OBJECTIVE:
Reproduce the full listing that appears beneath this instruction exactly.

RECORDED DATA:
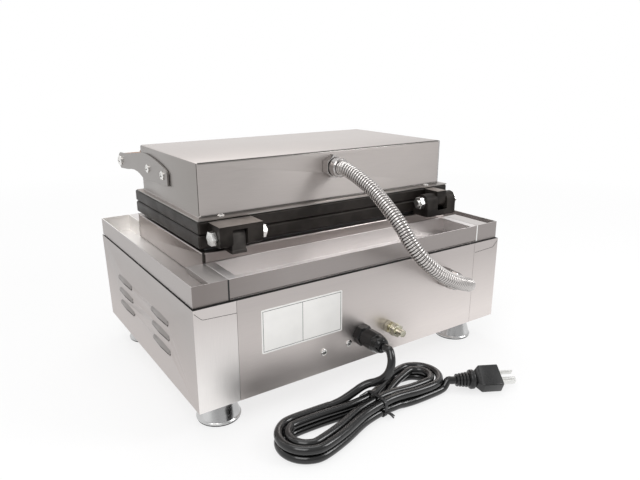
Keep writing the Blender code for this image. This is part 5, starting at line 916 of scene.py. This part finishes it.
def addText(name, text, x, up):
    # flat letters made a mesh, then turned on to the panel's own axes
    curve = setUp(bpy.data.curves.new(name, "FONT"), body=text, size=words["size"], extrude=words["thick"],
                  align_x="CENTER", align_y="CENTER", resolution_u=3)
    holder = addObject(name + "_words", curve)
    data = bpy.data.meshes.new_from_object(holder.evaluated_get(bpy.context.evaluated_depsgraph_get()))
    bpy.data.objects.remove(holder)
    axes = np.stack([(1, 0, 0), panel["up"], panel["out"]])
    turned = onPanel(x, up, words["off"]) + vectorsOf(data.vertices, "co") @ axes
    data.vertices.foreach_set("co", turned.ravel())
    data.materials.clear()
    data.materials.append(finish["print"])
    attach(addObject(name, data), "base")


dials = {
    "temperature": {"side": -1, "marks": ["50", "100", "150", "200", "250", "300"]},
    "timer": {"side": 1, "marks": ["0", "1", "2", "3", "4", "5"]},
}
dialFace = {"sweep": 135, "ticks": 11, "tickRadius": 0.0238, "tickHalf": (0.0011, 0.0007),
            "lineHalf": 0.00018, "markRadius": (0.03, 0.0292)}
pointer = {"heights": (0.02385, 0.0242), "half": (0.0007, 0.0052), "up": 0.0078}
for name, dial in dials.items():
    x = dial["side"] * panel["spacing"]
    angles = np.radians(np.linspace(-dialFace["sweep"], dialFace["sweep"], dialFace["ticks"]))
    for k, angle in enumerate(angles):
        way = np.array((math.sin(angle), math.cos(angle)))
        half = dialFace["tickHalf"][k % 2]
        at = way * (dialFace["tickRadius"] + half)
        axes = np.stack([(way[1], *(panel["up"] * -way[0])[1:]),
                         panel["up"] * way[1] + np.array((way[0], 0, 0)), panel["out"]])
        tick = [(height, dialFace["lineHalf"], half, 0.0001) for height in (0.00002, 0.00012)]
        addBlock(f"{name}_tick_{k}", tick, axes, onPanel(x + at[0], panel["knobUp"] + at[1]),
                 finish["print"], "base", 8)
    for angle, mark in zip(angles[::2], dial["marks"]):
        addText(f"{name}_mark_{mark}", mark, x + math.sin(angle) * dialFace["markRadius"][0],
                panel["knobUp"] + math.cos(angle) * dialFace["markRadius"][1])
    addBlock(f"{name}_pointer", [(height, *pointer["half"], 0.0003) for height in pointer["heights"]],
             [(1, 0, 0), panel["up"], panel["out"]], onPanel(x, panel["knobUp"] + pointer["up"]),
             finish["mark"], bodyOf[name + "_knob"], 16)
addText("switch_on", "ON", words["switchSide"], words["switchUp"])
addText("switch_off", "OFF", words["switchSide"], -words["switchUp"])
print("controls marked")

# Feet: turned cones with a rolled rim on a thin dark pad
foot = {"height": 0.03, "base": 0.0225, "top": 0.0138, "lip": 0.002, "pad": 0.0008, "roll": 0.0012,
        "stem": 0.004, "seat": 0.0002, "shoulder": 0.0024}
base, top, lowest, highest = foot["base"], foot["top"], foot["pad"], foot["height"]
lip, roll, stem, seat = lowest + foot["lip"], foot["roll"], foot["stem"], highest - foot["seat"]
for name in ("foot_front_left", "foot_front_right", "foot_rear_left", "foot_rear_right"):
    low, high = np.array(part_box(name))
    centre = (low + high) / 2 * (1, 1, 0)
    profile = rounded([(0, lowest), (base - 0.001, lowest), (base, lowest + 0.0008), (base, lip),
                       (base - roll, lip + 0.001), (top + roll, highest - 0.004),
                       (top, highest - foot["shoulder"]), (top, seat), (stem, seat),
                       (stem, high[2]), (0, high[2])], 0.0006)
    addTurned(name + "_turned", profile, centre, (0, 0, 1), finish["foot"], "base", 96, 0, 45, [name])
    pad = rounded([(0, 0.0), (base - 0.0008, 0.0), (base - 0.0004, lowest), (0, lowest)], 0.0002, 2)
    addTurned(name + "_pad", pad, centre, (0, 0, 1), finish["sealAndShade"], "base", 96)
print("feet made")


# Floor, light and surroundings
stage = {"size": 6.0, "fadeFrom": 0.55, "fadeTo": 1.4, "nearGlow": 0.72, "farGlow": 0.28,
         "air": 0.62, "mirrorFront": 0.95, "mirrorRear": 0.55, "mirrorFrom": -0.6, "mirrorTo": 0.9,
         "aim": (0, 0, 0.1)}
lamps = {  # place, size and power
    "keyLight": ((0.9, 0.7, 1.3), 0.9, 9.0),
    "fillLight": ((-0.95, 0.95, 1.0), 0.5, 6.5),
    "topLight": ((-0.1, -0.5, 1.6), 1.4, 9.0),
}


def makeFloor():
    # the floor keeps a soft shadow near the press and gives way to plain white further out
    mesh = bpy.data.meshes.new("floor")
    corners = np.array([(-1, -1, 0), (1, -1, 0), (1, 1, 0), (-1, 1, 0)]) * stage["size"]
    mesh.from_pydata(corners.tolist(), [], [(0, 1, 2, 3)])
    addObject("floor", mesh)
    material, tree, shader = newMaterial("paleFloor", Base_Color=(0.88, 0.88, 0.88, 1), Roughness=0.6)
    mesh.materials.append(material)
    flat = addNode(tree, "VectorMath", {"operation": "MULTIPLY"}, in0=objectSpot(tree),
                   in1=(1.0, 1.0, 0.0)).outputs[0]
    far = addNode(tree, "VectorMath", {"operation": "LENGTH"}, in0=flat).outputs["Value"]
    fade = ramp(tree, far, stage["fadeFrom"], stage["fadeTo"])
    ray = addNode(tree, "LightPath").outputs
    seen = mathNode(tree, "MAXIMUM", ray["Is Camera Ray"], ray["Is Glossy Ray"])
    seen = mathNode(tree, "MAXIMUM", seen, ray["Is Transmission Ray"])
    share = mathNode(tree, "MULTIPLY", addShare(tree, stage["nearGlow"], fade, stage["farGlow"]), seen)
    glow = addNode(tree, "Emission", Color=(1, 1, 1, 1), Strength=1.0)
    mix = addNode(tree, "MixShader", in0=share, in1=shader.outputs[0], in2=glow.outputs[0])
    feed(tree, tree.nodes["Material Output"], Surface=mix.outputs[0])


def makeSurroundings():
    # white for camera and transmission rays, a room that darkens rearwards for glossy ones, even light else
    world = bpy.data.worlds.new("studio")
    scene.world = world
    world.use_nodes = True
    tree = world.node_tree
    ray = addNode(tree, "LightPath").outputs
    direction = addNode(tree, "TexCoord").outputs["Generated"]
    parts = addNode(tree, "SeparateXYZ", Vector=direction).outputs
    room = ramp(tree, parts["Y"], stage["mirrorFrom"], stage["mirrorTo"], stage["mirrorFront"],
                stage["mirrorRear"])
    level = addNode(tree, "Mix", {"data_type": "FLOAT"}, in0=ray["Is Glossy Ray"], in2=stage["air"],
                    in3=room).outputs[0]
    clear = mathNode(tree, "MAXIMUM", ray["Is Camera Ray"], ray["Is Transmission Ray"])
    level = addNode(tree, "Mix", {"data_type": "FLOAT"}, in0=clear, in2=level, in3=1.0).outputs[0]
    feed(tree, tree.nodes["Background"], Color=(1, 1, 1, 1), Strength=level)


def makeLamps():
    # each lamp's own -Z is turned on to the press
    for name, (place, size, power) in lamps.items():
        data = setUp(bpy.data.lights.new(name, "AREA"), shape="SQUARE", size=size, energy=power)
        aim = -np.array(place) + stage["aim"]
        tilt = math.atan2(math.hypot(aim[0], aim[1]), -aim[2])
        setUp(addObject(name, data), location=place, rotation_euler=(tilt, 0, math.atan2(-aim[0], aim[1])))


makeFloor()
makeSurroundings()
makeLamps()
print("stage made")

RESPONSE TO THIS EXERCISE:
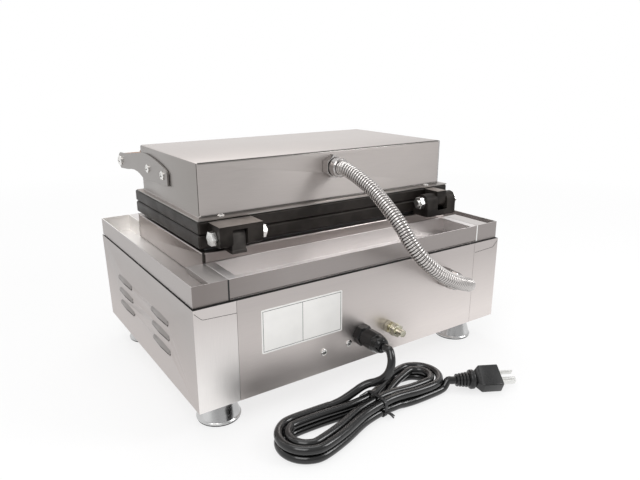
Keep writing the Blender code for this image. This is part 5, starting at line 916 of scene.py. This part finishes it.
def addText(name, text, x, up):
    # flat letters made a mesh, then turned on to the panel's own axes
    curve = setUp(bpy.data.curves.new(name, "FONT"), body=text, size=words["size"], extrude=words["thick"],
                  align_x="CENTER", align_y="CENTER", resolution_u=3)
    holder = addObject(name + "_words", curve)
    data = bpy.data.meshes.new_from_object(holder.evaluated_get(bpy.context.evaluated_depsgraph_get()))
    bpy.data.objects.remove(holder)
    axes = np.stack([(1, 0, 0), panel["up"], panel["out"]])
    turned = onPanel(x, up, words["off"]) + vectorsOf(data.vertices, "co") @ axes
    data.vertices.foreach_set("co", turned.ravel())
    data.materials.clear()
    data.materials.append(finish["print"])
    attach(addObject(name, data), "base")


dials = {
    "temperature": {"side": -1, "marks": ["50", "100", "150", "200", "250", "300"]},
    "timer": {"side": 1, "marks": ["0", "1", "2", "3", "4", "5"]},
}
dialFace = {"sweep": 135, "ticks": 11, "tickRadius": 0.0238, "tickHalf": (0.0011, 0.0007),
            "lineHalf": 0.00018, "markRadius": (0.03, 0.0292)}
pointer = {"heights": (0.02385, 0.0242), "half": (0.0007, 0.0052), "up": 0.0078}
for name, dial in dials.items():
    x = dial["side"] * panel["spacing"]
    angles = np.radians(np.linspace(-dialFace["sweep"], dialFace["sweep"], dialFace["ticks"]))
    for k, angle in enumerate(angles):
        way = np.array((math.sin(angle), math.cos(angle)))
        half = dialFace["tickHalf"][k % 2]
        at = way * (dialFace["tickRadius"] + half)
        axes = np.stack([(way[1], *(panel["up"] * -way[0])[1:]),
                         panel["up"] * way[1] + np.array((way[0], 0, 0)), panel["out"]])
        tick = [(height, dialFace["lineHalf"], half, 0.0001) for height in (0.00002, 0.00012)]
        addBlock(f"{name}_tick_{k}", tick, axes, onPanel(x + at[0], panel["knobUp"] + at[1]),
                 finish["print"], "base", 8)
    for angle, mark in zip(angles[::2], dial["marks"]):
        addText(f"{name}_mark_{mark}", mark, x + math.sin(angle) * dialFace["markRadius"][0],
                panel["knobUp"] + math.cos(angle) * dialFace["markRadius"][1])
    addBlock(f"{name}_pointer", [(height, *pointer["half"], 0.0003) for height in pointer["heights"]],
             [(1, 0, 0), panel["up"], panel["out"]], onPanel(x, panel["knobUp"] + pointer["up"]),
             finish["mark"], bodyOf[name + "_knob"], 16)
addText("switch_on", "ON", words["switchSide"], words["switchUp"])
addText("switch_off", "OFF", words["switchSide"], -words["switchUp"])
print("controls marked")

# Feet: turned cones with a rolled rim on a thin dark pad
foot = {"height": 0.03, "base": 0.0225, "top": 0.0138, "lip": 0.002, "pad": 0.0008, "roll": 0.0012,
        "stem": 0.004, "seat": 0.0002, "shoulder": 0.0024}
base, top, lowest, highest = foot["base"], foot["top"], foot["pad"], foot["height"]
lip, roll, stem, seat = lowest + foot["lip"], foot["roll"], foot["stem"], highest - foot["seat"]
for name in ("foot_front_left", "foot_front_right", "foot_rear_left", "foot_rear_right"):
    low, high = np.array(part_box(name))
    centre = (low + high) / 2 * (1, 1, 0)
    profile = rounded([(0, lowest), (base - 0.001, lowest), (base, lowest + 0.0008), (base, lip),
                       (base - roll, lip + 0.001), (top + roll, highest - 0.004),
                       (top, highest - foot["shoulder"]), (top, seat), (stem, seat),
                       (stem, high[2]), (0, high[2])], 0.0006)
    addTurned(name + "_turned", profile, centre, (0, 0, 1), finish["foot"], "base", 96, 0, 45, [name])
    pad = rounded([(0, 0.0), (base - 0.0008, 0.0), (base - 0.0004, lowest), (0, lowest)], 0.0002, 2)
    addTurned(name + "_pad", pad, centre, (0, 0, 1), finish["sealAndShade"], "base", 96)
print("feet made")


# Floor, light and surroundings
stage = {"size": 6.0, "fadeFrom": 0.55, "fadeTo": 1.4, "nearGlow": 0.72, "farGlow": 0.28,
         "air": 0.62, "mirrorFront": 0.95, "mirrorRear": 0.55, "mirrorFrom": -0.6, "mirrorTo": 0.9,
         "aim": (0, 0, 0.1)}
lamps = {  # place, size and power
    "keyLight": ((0.9, 0.7, 1.3), 0.9, 9.0),
    "fillLight": ((-0.95, 0.95, 1.0), 0.5, 6.5),
    "topLight": ((-0.1, -0.5, 1.6), 1.4, 9.0),
}


def makeFloor():
    # the floor keeps a soft shadow near the press and gives way to plain white further out
    mesh = bpy.data.meshes.new("floor")
    corners = np.array([(-1, -1, 0), (1, -1, 0), (1, 1, 0), (-1, 1, 0)]) * stage["size"]
    mesh.from_pydata(corners.tolist(), [], [(0, 1, 2, 3)])
    addObject("floor", mesh)
    material, tree, shader = newMaterial("paleFloor", Base_Color=(0.88, 0.88, 0.88, 1), Roughness=0.6)
    mesh.materials.append(material)
    flat = addNode(tree, "VectorMath", {"operation": "MULTIPLY"}, in0=objectSpot(tree),
                   in1=(1.0, 1.0, 0.0)).outputs[0]
    far = addNode(tree, "VectorMath", {"operation": "LENGTH"}, in0=flat).outputs["Value"]
    fade = ramp(tree, far, stage["fadeFrom"], stage["fadeTo"])
    ray = addNode(tree, "LightPath").outputs
    seen = mathNode(tree, "MAXIMUM", ray["Is Camera Ray"], ray["Is Glossy Ray"])
    seen = mathNode(tree, "MAXIMUM", seen, ray["Is Transmission Ray"])
    share = mathNode(tree, "MULTIPLY", addShare(tree, stage["nearGlow"], fade, stage["farGlow"]), seen)
    glow = addNode(tree, "Emission", Color=(1, 1, 1, 1), Strength=1.0)
    mix = addNode(tree, "MixShader", in0=share, in1=shader.outputs[0], in2=glow.outputs[0])
    feed(tree, tree.nodes["Material Output"], Surface=mix.outputs[0])


def makeSurroundings():
    # white for camera and transmission rays, a room that darkens rearwards for glossy ones, even light else
    world = bpy.data.worlds.new("studio")
    scene.world = world
    world.use_nodes = True
    tree = world.node_tree
    ray = addNode(tree, "LightPath").outputs
    direction = addNode(tree, "TexCoord").outputs["Generated"]
    parts = addNode(tree, "SeparateXYZ", Vector=direction).outputs
    room = ramp(tree, parts["Y"], stage["mirrorFrom"], stage["mirrorTo"], stage["mirrorFront"],
                stage["mirrorRear"])
    level = addNode(tree, "Mix", {"data_type": "FLOAT"}, in0=ray["Is Glossy Ray"], in2=stage["air"],
                    in3=room).outputs[0]
    clear = mathNode(tree, "MAXIMUM", ray["Is Camera Ray"], ray["Is Transmission Ray"])
    level = addNode(tree, "Mix", {"data_type": "FLOAT"}, in0=clear, in2=level, in3=1.0).outputs[0]
    feed(tree, tree.nodes["Background"], Color=(1, 1, 1, 1), Strength=level)


def makeLamps():
    # each lamp's own -Z is turned on to the press
    for name, (place, size, power) in lamps.items():
        data = setUp(bpy.data.lights.new(name, "AREA"), shape="SQUARE", size=size, energy=power)
        aim = -np.array(place) + stage["aim"]
        tilt = math.atan2(math.hypot(aim[0], aim[1]), -aim[2])
        setUp(addObject(name, data), location=place, rotation_euler=(tilt, 0, math.atan2(-aim[0], aim[1])))


makeFloor()
makeSurroundings()
makeLamps()
print("stage made")